Auszahlung der Rente

Es gibt häufig die Aussage: „Ich kann ja kein Depot eröffnen und dort investieren, denn ich habe am Ende keine monatlich garantierte Rente.“ Ja, das stimmt. Jedoch hast du einen nach meinem Dafürhalten ganz großen Vorteil: Du kannst deine Rente selbst bestimmen.

Beim Versicherer gibt es diesen Rentenfaktor, der dir vorschreibt, wie viel du von deinem Kapital Monat für Monat ausgezahlt bekommst. Bei einem Depot kannst du aus dem Einzahlprozess ein Ausfallprozess machen.
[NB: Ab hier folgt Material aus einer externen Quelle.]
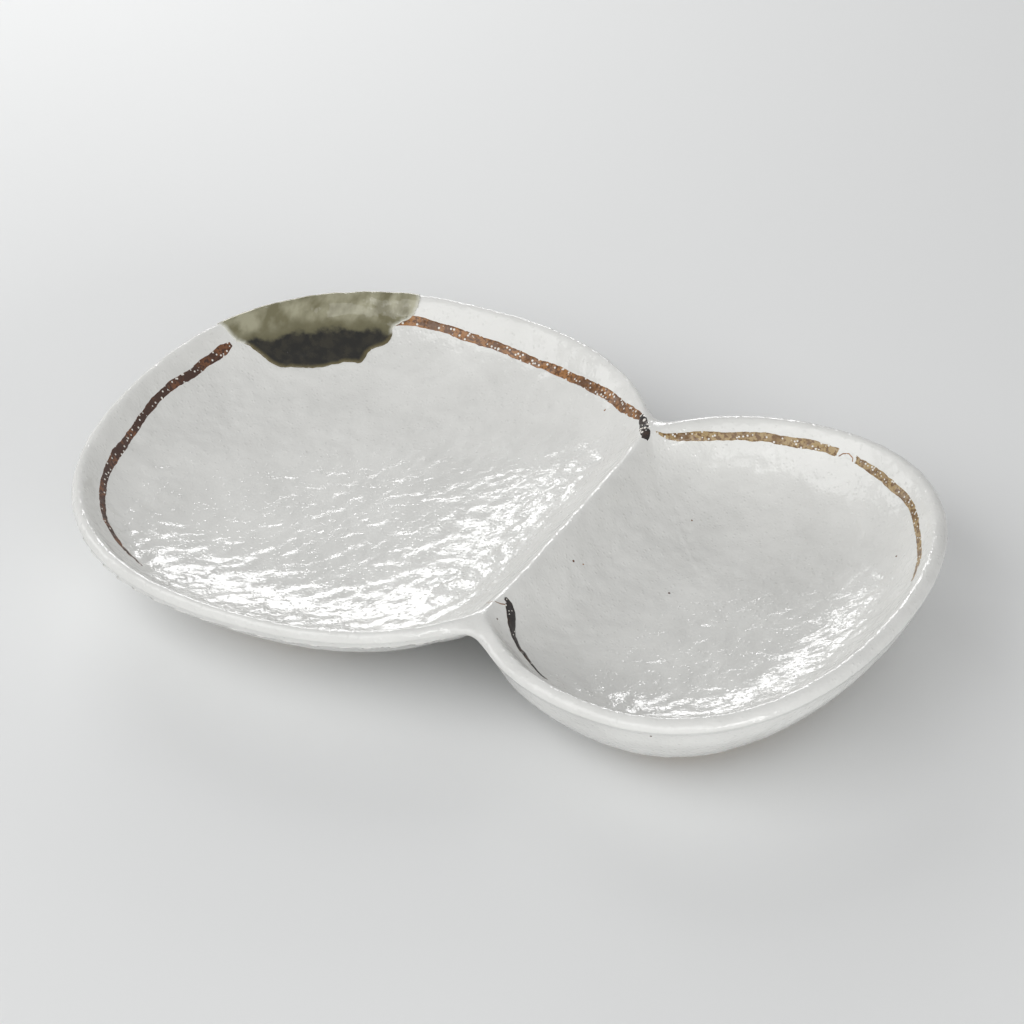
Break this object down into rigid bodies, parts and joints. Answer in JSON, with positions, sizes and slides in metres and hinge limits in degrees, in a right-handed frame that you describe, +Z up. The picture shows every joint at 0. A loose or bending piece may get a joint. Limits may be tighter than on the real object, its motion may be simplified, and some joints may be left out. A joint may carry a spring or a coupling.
{
  "type": "two-compartment serving plate",
  "caption": "Gourd-shaped glazed stoneware plate with a large and a small shallow bowl joined at a low partition, on foot rings.",
  "frame": {"origin": "on the surface that the plate stands on, under the middle of its bounding box", "axes": "+X from the large bowl to the small bowl along the plate's length, +Z up out of the bowls"},
  "size_m": [0.2424, 0.167, 0.0325],
  "materials": {
    "stoneware": "bare fired clay, matte",
    "white_glaze": "milky glaze, glossy with small ripples",
    "green_glaze": "copper green glaze, glossy",
    "iron_oxide": "iron brown brushwork melted into the glaze"
  },
  "bodies": {
    "root": {"clay_body": "stoneware", "foot_ring_large": "stoneware", "foot_ring_small": "stoneware", "white_glaze_coat": "white_glaze", "base_glaze_large": "white_glaze", "base_glaze_small": "white_glaze", "green_glaze_pool": "green_glaze", "iron_line_large_left": "iron_oxide", "iron_line_large_back": "iron_oxide", "iron_line_small": "iron_oxide", "iron_knot_back": "iron_oxide", "iron_drop_front": "iron_oxide"}
  },
  "joints": []
}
Diesen Ausfallplan kannst du individuell gestalten.

Du kannst auch in der Auszahlungsphase noch komplett im Kapitalmarkt investiert bleiben, was beim Versicherer in der Regel nicht funktioniert. Das bedeutet für dich am Ende, dass du auch in der Rentenphase durchaus noch am Kapitalmarkt partizipieren kannst, was beim Versicherer nicht der Fall ist.

In der Auszahlungsphase zahlst du nur die Steuern auf die dann realisierten Gewinne. Das heißt, du hast einen Freistellungsbetrag von 801 € bzw. 1.602 € und alles darüber hinaus würde pauschal mit 25 % Abfindungssteuer plus Solidaritätszuschlag versehen werden.

Natürlich können in der Rentenphase noch Kursgewinne entstehen, die natürlich entsprechend versteuert werden müssen. Das ist in der Regel deutlich günstiger.

Was man natürlich zusätzlich beachten muss: Die ganze Lage bei den Versicherern ist aktuell sehr ungewiss. Die Hälfte aller Versicherer steht unter Aufsicht, weil sie mittel- bis langfristig finanzielle Schwierigkeiten haben.

Ich wünsche dir eine erfolgreiche Woche. Bleibe gesund!